Usability Testing Results
Overall too much text on home and usage screen
Color scheme is too dark and masculine
Red color is too vivid, anxiety inducing
Bullseye icon not indicative of "goals"
Not enough passive interaction with the single alert
Too many alerts on home screen
Top info bar looks like buttons
Home button doesn't look like a button
Add screen titles
Goal chart doesn't make sense
Ver. 3 — Final Prototype
Most of the critique of our high-fidelity prototype had to do with color usage, icon clarity, and the amount of text on the screen at one time. Our final prototype took note of all positive and negative feedback. We also wanted to change how the user interacted with the tasks and presented the next task after completion of the previous one.

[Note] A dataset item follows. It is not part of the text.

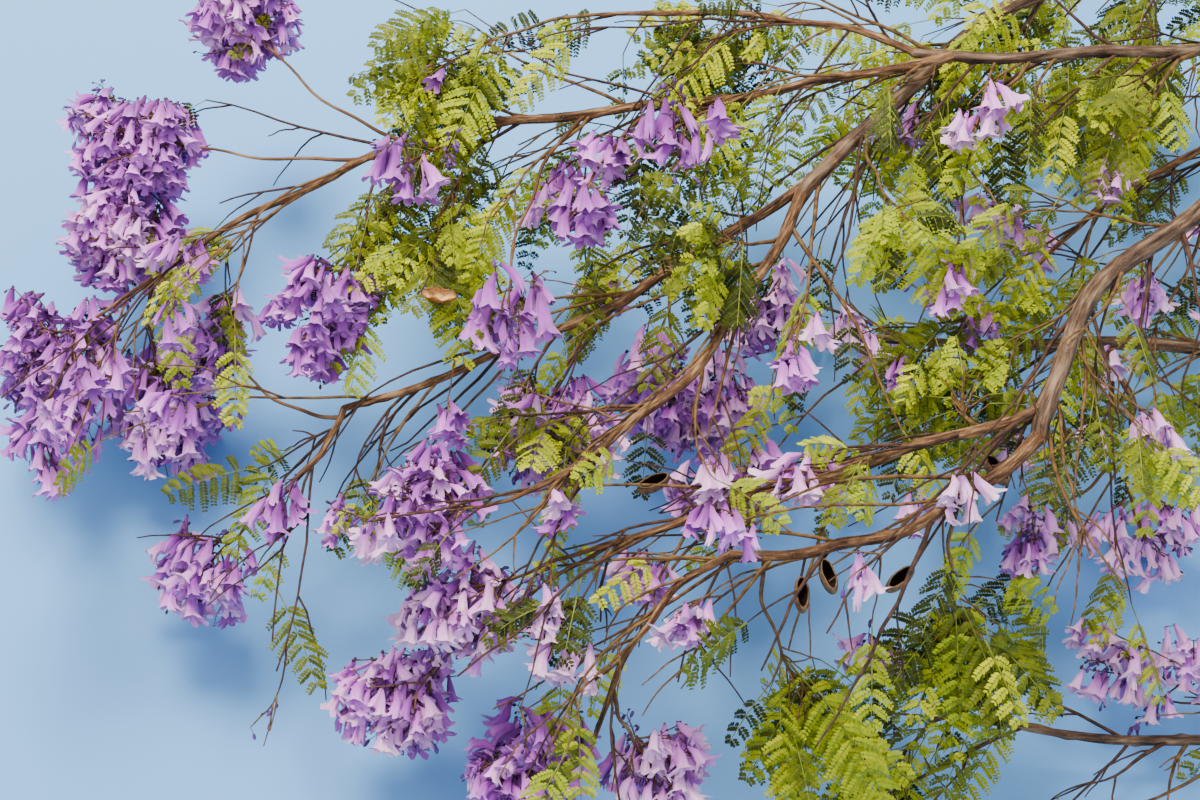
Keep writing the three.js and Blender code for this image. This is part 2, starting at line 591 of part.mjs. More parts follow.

The data collected from the research really made me think about what actually motivates people to reduce their carbon footprint and curb their resource usage. The reality that out of the 216 people that responded to our survey, less than 5% always take the environment into account when using resources is something that I'll carry with me. I think that our solution to our brief is high-concept and forward-thinking, but relies on the foundation and funding of a large (fictional) company. I think that more time researching the benefits of virtual currencies and how the users would actually react to out Mason Coin system would be beneficial. Overall, I think that we came up with an unexpected, possible solution to a real problem.